┏━━

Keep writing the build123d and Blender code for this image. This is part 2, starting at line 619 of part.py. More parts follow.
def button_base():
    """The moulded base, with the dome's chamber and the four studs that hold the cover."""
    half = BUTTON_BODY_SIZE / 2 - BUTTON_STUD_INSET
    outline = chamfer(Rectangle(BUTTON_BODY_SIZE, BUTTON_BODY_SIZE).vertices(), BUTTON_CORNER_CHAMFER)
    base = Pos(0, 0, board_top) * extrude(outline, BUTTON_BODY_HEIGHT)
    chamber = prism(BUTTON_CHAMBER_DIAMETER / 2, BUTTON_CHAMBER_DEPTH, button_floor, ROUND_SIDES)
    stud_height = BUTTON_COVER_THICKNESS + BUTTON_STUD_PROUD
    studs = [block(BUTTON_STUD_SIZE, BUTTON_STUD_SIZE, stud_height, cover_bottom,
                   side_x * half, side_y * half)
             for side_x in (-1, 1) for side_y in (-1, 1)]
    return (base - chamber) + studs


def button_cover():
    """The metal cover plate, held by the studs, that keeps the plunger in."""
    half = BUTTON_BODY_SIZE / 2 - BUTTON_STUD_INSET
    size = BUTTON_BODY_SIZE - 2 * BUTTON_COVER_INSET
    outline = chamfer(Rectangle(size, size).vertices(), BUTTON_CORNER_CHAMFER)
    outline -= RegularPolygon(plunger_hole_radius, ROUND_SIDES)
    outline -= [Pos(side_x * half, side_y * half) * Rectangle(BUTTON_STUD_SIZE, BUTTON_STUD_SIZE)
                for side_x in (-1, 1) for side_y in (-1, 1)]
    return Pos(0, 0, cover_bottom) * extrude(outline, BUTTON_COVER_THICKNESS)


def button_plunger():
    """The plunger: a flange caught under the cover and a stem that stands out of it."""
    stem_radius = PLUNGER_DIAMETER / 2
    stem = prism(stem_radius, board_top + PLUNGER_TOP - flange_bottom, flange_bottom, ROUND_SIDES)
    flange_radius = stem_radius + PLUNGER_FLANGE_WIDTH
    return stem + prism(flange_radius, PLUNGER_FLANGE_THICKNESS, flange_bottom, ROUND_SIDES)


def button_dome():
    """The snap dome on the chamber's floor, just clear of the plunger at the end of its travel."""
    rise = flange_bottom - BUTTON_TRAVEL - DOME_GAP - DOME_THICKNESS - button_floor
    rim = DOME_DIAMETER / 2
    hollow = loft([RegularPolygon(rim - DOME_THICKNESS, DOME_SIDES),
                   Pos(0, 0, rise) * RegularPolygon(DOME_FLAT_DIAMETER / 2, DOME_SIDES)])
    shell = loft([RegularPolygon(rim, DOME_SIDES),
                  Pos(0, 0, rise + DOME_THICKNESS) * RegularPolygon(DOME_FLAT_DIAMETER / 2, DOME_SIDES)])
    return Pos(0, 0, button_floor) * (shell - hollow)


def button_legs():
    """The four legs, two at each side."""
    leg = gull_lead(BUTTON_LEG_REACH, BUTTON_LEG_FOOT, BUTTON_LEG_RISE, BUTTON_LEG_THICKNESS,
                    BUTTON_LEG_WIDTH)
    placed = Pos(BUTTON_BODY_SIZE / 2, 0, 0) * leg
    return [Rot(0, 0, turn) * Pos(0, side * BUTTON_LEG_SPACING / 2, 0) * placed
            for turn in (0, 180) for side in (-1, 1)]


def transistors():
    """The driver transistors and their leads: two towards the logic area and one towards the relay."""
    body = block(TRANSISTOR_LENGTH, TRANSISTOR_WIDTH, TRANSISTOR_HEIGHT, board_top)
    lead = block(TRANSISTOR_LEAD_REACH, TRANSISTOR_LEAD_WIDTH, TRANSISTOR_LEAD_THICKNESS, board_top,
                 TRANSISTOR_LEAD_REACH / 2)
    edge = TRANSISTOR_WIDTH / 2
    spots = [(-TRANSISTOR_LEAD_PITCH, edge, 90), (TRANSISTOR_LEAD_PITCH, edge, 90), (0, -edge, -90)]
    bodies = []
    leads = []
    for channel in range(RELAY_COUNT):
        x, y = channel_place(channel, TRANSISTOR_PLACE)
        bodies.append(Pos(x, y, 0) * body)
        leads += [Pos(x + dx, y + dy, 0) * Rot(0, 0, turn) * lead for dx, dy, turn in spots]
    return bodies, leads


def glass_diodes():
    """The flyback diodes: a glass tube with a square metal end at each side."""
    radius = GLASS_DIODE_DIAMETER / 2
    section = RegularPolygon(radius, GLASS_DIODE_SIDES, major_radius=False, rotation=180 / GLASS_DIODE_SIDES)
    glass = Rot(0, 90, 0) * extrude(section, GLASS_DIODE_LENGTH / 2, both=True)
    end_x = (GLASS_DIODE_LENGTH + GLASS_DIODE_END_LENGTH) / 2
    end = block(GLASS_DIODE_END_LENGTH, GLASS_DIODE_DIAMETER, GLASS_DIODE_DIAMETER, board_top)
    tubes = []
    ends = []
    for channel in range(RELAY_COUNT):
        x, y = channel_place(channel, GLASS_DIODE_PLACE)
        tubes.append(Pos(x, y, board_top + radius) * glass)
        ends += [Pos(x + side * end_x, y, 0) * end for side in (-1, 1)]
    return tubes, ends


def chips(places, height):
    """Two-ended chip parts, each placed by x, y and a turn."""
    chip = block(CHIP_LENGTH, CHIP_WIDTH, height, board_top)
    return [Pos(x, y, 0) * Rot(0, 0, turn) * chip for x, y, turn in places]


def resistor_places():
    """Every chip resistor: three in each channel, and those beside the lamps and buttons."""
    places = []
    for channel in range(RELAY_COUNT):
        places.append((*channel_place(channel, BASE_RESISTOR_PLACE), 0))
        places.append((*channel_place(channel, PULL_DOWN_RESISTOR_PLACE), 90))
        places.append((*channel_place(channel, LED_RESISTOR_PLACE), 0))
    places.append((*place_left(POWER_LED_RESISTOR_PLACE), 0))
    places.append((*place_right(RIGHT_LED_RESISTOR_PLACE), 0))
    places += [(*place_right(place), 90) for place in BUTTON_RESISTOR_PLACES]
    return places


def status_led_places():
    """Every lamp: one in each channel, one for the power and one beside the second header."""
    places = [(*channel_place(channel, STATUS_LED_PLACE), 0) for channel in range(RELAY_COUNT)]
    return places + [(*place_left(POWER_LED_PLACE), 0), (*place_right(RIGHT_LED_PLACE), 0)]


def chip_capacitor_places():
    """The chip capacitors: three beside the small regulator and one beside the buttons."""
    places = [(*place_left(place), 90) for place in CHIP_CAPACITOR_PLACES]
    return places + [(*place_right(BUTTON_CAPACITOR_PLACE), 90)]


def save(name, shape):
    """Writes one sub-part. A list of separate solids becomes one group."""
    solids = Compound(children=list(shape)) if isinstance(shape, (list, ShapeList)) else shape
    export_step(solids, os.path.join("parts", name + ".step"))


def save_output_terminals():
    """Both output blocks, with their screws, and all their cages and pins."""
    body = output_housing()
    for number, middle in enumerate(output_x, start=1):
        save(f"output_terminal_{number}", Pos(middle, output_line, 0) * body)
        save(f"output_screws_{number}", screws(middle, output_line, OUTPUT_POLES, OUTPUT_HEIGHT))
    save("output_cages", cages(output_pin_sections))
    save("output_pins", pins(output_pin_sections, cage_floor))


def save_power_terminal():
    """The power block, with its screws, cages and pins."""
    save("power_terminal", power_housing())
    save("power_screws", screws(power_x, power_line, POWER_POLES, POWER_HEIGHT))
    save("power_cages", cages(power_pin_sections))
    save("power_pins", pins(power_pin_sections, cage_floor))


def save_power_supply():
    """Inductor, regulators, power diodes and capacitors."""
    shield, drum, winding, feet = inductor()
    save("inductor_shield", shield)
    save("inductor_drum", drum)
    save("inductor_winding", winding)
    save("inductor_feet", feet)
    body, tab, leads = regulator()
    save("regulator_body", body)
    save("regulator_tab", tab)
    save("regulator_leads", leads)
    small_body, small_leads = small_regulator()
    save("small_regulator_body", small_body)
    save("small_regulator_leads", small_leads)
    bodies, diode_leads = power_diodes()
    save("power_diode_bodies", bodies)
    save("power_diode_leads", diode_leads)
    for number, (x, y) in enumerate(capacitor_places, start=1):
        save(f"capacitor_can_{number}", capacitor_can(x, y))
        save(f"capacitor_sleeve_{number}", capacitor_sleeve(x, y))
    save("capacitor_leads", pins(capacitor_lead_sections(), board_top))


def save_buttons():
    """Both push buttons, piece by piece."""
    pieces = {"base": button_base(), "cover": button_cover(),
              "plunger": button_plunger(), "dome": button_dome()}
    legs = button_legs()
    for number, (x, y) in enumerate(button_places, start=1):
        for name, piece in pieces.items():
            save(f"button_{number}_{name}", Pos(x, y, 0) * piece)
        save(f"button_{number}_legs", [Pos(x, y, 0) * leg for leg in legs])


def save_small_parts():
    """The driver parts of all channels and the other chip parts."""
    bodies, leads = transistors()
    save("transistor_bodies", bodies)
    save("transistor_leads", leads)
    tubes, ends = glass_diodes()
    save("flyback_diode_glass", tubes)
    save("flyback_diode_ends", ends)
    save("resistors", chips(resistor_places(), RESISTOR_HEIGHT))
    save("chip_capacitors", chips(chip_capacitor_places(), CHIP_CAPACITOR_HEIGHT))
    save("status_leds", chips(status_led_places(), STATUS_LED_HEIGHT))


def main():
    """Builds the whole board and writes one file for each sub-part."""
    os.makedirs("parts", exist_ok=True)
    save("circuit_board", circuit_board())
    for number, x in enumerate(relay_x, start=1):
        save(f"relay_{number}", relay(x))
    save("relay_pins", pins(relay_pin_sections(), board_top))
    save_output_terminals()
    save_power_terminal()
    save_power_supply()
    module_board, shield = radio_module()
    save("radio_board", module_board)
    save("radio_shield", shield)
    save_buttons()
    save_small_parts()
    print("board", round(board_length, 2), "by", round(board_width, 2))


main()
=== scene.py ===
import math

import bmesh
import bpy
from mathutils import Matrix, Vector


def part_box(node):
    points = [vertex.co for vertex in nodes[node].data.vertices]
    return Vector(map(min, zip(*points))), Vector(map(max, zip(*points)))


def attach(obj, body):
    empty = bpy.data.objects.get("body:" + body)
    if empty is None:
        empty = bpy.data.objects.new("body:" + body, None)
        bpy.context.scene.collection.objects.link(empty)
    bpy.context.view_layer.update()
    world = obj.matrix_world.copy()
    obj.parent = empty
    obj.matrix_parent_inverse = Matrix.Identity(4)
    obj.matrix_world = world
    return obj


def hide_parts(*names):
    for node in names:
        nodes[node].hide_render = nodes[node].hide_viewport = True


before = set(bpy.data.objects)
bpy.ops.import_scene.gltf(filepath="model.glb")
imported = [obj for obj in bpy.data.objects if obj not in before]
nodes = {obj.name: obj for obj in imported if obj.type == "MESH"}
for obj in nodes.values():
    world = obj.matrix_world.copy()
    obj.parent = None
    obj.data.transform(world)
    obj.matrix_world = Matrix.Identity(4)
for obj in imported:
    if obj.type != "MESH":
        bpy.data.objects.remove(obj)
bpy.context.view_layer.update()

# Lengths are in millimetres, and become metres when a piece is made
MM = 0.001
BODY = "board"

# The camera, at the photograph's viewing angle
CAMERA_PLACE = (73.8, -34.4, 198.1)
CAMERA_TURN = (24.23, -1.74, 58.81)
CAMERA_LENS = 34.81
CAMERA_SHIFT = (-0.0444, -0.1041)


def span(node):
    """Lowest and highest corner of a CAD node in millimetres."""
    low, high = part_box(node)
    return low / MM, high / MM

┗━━
┏━━

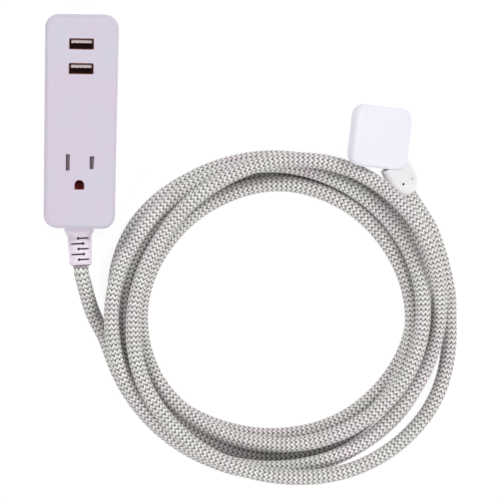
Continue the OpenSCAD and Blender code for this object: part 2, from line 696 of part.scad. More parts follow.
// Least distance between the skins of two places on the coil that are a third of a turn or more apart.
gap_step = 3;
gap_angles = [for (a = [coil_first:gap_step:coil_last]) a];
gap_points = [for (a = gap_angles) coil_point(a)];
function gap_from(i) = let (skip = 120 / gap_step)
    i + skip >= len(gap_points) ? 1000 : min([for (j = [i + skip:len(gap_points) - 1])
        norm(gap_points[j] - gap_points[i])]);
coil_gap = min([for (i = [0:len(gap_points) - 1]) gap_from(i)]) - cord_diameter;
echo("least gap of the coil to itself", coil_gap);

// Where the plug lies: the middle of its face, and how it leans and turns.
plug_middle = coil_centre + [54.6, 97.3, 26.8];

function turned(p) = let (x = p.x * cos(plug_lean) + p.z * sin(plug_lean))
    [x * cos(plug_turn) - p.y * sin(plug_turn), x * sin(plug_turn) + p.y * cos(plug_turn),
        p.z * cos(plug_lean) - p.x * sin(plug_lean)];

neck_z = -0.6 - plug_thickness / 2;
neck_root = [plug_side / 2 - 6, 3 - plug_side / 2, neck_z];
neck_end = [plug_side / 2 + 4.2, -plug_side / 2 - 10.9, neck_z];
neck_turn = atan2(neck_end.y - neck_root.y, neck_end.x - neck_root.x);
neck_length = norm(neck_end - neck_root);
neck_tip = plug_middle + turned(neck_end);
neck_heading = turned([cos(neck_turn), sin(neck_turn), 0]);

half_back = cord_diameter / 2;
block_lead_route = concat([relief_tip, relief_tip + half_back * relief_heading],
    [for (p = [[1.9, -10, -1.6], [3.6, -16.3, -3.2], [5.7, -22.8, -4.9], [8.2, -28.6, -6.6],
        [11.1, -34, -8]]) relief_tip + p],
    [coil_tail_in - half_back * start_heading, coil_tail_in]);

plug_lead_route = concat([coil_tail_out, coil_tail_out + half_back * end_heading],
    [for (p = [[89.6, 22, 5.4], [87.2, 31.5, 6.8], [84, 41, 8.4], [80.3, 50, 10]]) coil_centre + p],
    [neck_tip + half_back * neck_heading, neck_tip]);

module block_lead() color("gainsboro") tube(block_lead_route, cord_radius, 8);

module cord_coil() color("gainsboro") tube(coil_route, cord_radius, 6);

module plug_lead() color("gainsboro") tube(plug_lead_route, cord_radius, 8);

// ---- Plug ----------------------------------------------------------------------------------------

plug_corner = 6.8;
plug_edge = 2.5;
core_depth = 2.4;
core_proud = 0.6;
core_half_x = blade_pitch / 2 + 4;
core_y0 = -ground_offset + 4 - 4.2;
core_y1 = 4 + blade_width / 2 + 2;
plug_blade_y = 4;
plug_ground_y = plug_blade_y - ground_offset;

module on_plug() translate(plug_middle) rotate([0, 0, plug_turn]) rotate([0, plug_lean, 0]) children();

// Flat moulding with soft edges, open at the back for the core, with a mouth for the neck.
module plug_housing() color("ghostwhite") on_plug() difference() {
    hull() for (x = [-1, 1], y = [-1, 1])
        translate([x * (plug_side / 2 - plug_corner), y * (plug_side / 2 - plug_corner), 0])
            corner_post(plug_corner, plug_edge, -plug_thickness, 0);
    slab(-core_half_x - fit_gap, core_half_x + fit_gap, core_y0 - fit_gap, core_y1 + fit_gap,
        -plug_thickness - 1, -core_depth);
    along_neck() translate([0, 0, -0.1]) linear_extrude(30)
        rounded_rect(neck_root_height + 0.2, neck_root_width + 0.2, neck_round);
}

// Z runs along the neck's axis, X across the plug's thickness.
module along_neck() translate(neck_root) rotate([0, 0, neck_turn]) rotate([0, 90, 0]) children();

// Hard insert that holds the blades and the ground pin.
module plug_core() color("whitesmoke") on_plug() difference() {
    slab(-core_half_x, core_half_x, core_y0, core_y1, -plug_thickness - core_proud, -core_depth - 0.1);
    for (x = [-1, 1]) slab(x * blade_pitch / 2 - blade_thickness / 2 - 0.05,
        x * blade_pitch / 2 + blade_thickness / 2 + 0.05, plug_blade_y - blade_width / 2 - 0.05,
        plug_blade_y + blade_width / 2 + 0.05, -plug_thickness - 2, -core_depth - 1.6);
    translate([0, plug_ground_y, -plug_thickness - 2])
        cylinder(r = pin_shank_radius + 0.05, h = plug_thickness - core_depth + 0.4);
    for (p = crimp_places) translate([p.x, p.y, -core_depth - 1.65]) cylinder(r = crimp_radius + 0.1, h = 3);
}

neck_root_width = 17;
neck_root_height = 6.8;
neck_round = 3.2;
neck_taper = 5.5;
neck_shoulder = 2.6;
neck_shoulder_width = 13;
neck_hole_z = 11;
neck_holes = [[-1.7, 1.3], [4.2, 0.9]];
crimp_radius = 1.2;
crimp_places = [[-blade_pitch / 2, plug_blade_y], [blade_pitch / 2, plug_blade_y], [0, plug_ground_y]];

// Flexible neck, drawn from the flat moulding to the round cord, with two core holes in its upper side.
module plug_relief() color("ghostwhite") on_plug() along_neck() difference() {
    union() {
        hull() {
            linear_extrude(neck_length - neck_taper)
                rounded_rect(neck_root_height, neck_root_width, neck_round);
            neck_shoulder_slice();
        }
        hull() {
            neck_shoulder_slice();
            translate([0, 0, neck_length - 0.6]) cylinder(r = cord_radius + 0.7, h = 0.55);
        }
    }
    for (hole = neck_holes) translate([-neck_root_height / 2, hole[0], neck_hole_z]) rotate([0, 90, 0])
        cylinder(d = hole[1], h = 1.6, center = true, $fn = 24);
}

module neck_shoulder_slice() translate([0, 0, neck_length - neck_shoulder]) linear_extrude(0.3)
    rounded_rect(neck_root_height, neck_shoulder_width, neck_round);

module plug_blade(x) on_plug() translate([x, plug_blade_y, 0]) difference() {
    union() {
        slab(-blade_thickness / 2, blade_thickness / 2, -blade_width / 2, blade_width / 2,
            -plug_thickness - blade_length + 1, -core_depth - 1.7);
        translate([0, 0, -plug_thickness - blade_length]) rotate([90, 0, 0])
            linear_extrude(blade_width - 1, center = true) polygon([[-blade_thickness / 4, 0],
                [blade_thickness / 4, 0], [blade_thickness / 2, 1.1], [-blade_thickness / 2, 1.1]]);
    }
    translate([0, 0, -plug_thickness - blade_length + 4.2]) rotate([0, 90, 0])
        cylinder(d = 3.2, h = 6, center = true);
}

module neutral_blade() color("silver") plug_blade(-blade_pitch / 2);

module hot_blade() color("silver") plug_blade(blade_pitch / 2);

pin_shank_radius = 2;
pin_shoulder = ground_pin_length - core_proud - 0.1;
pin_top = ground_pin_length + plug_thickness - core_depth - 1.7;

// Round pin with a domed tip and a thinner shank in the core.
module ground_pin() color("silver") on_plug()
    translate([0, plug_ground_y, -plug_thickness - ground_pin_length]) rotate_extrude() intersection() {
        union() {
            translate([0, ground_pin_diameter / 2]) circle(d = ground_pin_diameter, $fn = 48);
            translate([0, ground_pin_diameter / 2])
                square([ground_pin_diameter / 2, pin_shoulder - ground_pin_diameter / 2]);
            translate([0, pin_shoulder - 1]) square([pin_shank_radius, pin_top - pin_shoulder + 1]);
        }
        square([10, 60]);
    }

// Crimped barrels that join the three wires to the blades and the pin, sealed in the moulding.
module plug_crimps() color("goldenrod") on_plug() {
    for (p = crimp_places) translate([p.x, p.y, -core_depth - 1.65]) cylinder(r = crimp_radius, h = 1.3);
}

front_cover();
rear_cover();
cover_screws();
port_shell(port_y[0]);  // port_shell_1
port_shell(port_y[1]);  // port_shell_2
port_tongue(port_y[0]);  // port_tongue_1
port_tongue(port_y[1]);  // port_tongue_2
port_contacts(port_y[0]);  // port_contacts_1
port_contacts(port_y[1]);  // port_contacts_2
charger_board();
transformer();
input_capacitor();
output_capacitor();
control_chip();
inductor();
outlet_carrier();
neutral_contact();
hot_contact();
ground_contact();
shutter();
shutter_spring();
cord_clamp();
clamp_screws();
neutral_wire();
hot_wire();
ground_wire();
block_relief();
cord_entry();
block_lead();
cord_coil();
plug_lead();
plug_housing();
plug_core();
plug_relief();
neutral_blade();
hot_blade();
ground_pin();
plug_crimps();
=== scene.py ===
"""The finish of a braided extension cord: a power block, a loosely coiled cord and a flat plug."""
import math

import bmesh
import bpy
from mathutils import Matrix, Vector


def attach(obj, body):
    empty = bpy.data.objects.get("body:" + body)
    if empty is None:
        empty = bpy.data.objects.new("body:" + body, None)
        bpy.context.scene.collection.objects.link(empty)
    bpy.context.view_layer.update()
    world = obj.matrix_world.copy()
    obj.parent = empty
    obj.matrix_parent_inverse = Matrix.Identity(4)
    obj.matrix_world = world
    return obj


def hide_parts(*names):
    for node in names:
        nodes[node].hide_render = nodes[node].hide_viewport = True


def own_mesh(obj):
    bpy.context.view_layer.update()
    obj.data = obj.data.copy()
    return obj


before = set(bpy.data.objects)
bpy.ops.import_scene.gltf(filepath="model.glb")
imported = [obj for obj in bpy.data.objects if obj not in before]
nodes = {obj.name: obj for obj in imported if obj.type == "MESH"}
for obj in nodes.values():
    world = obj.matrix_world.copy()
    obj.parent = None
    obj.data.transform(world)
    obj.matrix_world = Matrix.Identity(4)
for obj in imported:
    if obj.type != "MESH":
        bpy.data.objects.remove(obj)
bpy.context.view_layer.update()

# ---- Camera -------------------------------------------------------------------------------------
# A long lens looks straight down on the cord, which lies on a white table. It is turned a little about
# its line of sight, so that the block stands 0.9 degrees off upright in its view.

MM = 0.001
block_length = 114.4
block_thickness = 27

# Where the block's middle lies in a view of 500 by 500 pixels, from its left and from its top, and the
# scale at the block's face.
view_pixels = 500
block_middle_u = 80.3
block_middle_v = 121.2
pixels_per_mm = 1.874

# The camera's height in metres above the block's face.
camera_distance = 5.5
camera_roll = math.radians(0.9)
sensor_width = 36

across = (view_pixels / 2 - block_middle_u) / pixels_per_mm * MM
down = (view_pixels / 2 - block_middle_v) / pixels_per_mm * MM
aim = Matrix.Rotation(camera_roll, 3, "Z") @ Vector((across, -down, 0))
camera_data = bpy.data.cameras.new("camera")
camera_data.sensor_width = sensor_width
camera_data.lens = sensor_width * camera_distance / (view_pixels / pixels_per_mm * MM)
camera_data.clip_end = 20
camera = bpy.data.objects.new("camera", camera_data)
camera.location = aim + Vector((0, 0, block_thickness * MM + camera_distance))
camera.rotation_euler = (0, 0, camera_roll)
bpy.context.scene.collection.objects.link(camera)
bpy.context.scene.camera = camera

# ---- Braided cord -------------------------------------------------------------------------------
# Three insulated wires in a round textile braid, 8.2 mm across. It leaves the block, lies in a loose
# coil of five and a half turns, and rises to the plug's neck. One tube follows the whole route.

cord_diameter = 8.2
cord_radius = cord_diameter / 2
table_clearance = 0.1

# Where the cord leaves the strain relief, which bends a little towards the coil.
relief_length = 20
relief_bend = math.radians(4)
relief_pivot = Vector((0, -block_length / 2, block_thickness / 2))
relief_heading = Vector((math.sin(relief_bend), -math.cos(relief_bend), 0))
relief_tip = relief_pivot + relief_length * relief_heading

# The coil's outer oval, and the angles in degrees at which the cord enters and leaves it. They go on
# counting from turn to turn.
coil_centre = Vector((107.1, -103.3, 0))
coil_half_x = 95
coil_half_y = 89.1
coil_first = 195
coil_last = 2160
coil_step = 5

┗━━

[WORK INSTRUCTIONS]
Exactly as written, quote the lines from the one that has "shutter_spring();" down to the one that has "obj.data = obj.data.copy()", and include both.

[FINAL RESULT]
shutter_spring();
cord_clamp();
clamp_screws();
neutral_wire();
hot_wire();
ground_wire();
block_relief();
cord_entry();
block_lead();
cord_coil();
plug_lead();
plug_housing();
plug_core();
plug_relief();
neutral_blade();
hot_blade();
ground_pin();
plug_crimps();
=== scene.py ===
"""The finish of a braided extension cord: a power block, a loosely coiled cord and a flat plug."""
import math

import bmesh
import bpy
from mathutils import Matrix, Vector


def attach(obj, body):
    empty = bpy.data.objects.get("body:" + body)
    if empty is None:
        empty = bpy.data.objects.new("body:" + body, None)
        bpy.context.scene.collection.objects.link(empty)
    bpy.context.view_layer.update()
    world = obj.matrix_world.copy()
    obj.parent = empty
    obj.matrix_parent_inverse = Matrix.Identity(4)
    obj.matrix_world = world
    return obj


def hide_parts(*names):
    for node in names:
        nodes[node].hide_render = nodes[node].hide_viewport = True


def own_mesh(obj):
    bpy.context.view_layer.update()
    obj.data = obj.data.copy()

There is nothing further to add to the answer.